IBM & Sun Agreement Puts Pressure on HP
eldavojohn writes "IBM has turned to long time rival Sun in an effort to bring Solaris to its mainframes. Sun may be taking this chance to drop out of the server market while at the same time capture Solaris subscriptions via IBM sales. Either way, this certainly pressures HP in the server department."
I don't know, Sun is investing quite a bit in their new niagra processors, so why would they get out of the server business?

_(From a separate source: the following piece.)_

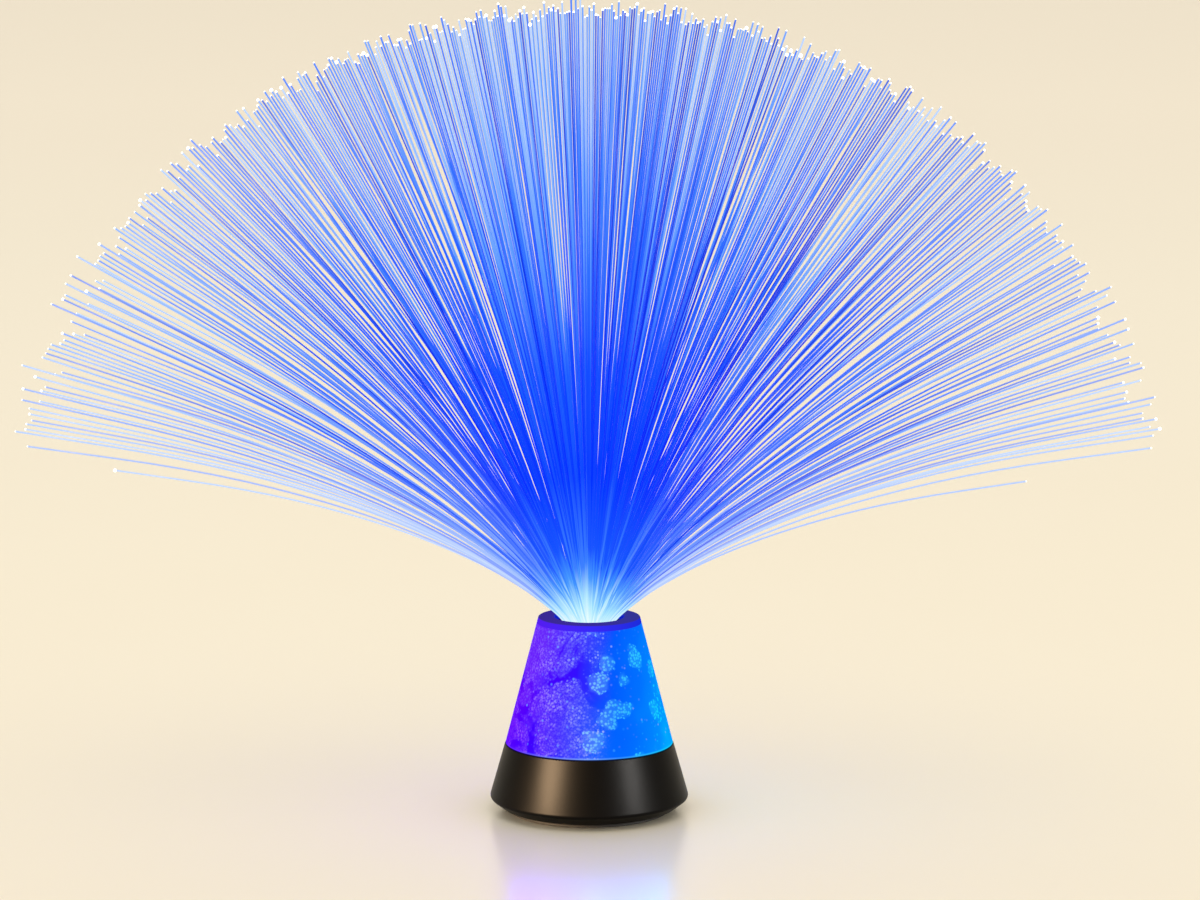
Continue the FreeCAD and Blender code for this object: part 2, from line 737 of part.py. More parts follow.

It's not really mainframes. Yes, the IBM / Sun agreement will eventually put Solaris on the IBM mainframe, but more importantly was this bit at the beginning of the article:
The collaboration announced Thursday will enable Sun's Solaris operating system to run on IBM servers. That means customers that run Sun servers will be able to switch to Big Blue's hardware without having to rewrite any programs. / At first this will be possible on IBM's "x" series of servers, which also run Microsoft Corp.'s Windows or the open-source Linux system. But eventually IBM hopes to bring Solaris to the mainframe, the big multitasking machines that have been one of the company's core profit centers for decades.So you'll be able to run Solaris on IBM x-series hardware. This is a big deal. While you're unlikely to see big customers migrating their workload off the big systems (E25k, etc) to x-series, certainly you'll have customers moving smaller Solaris workloads to x-series. When you can run Solaris on IBM z-series (the mainframe) then customers can look again to move the big systems to IBM/Solaris.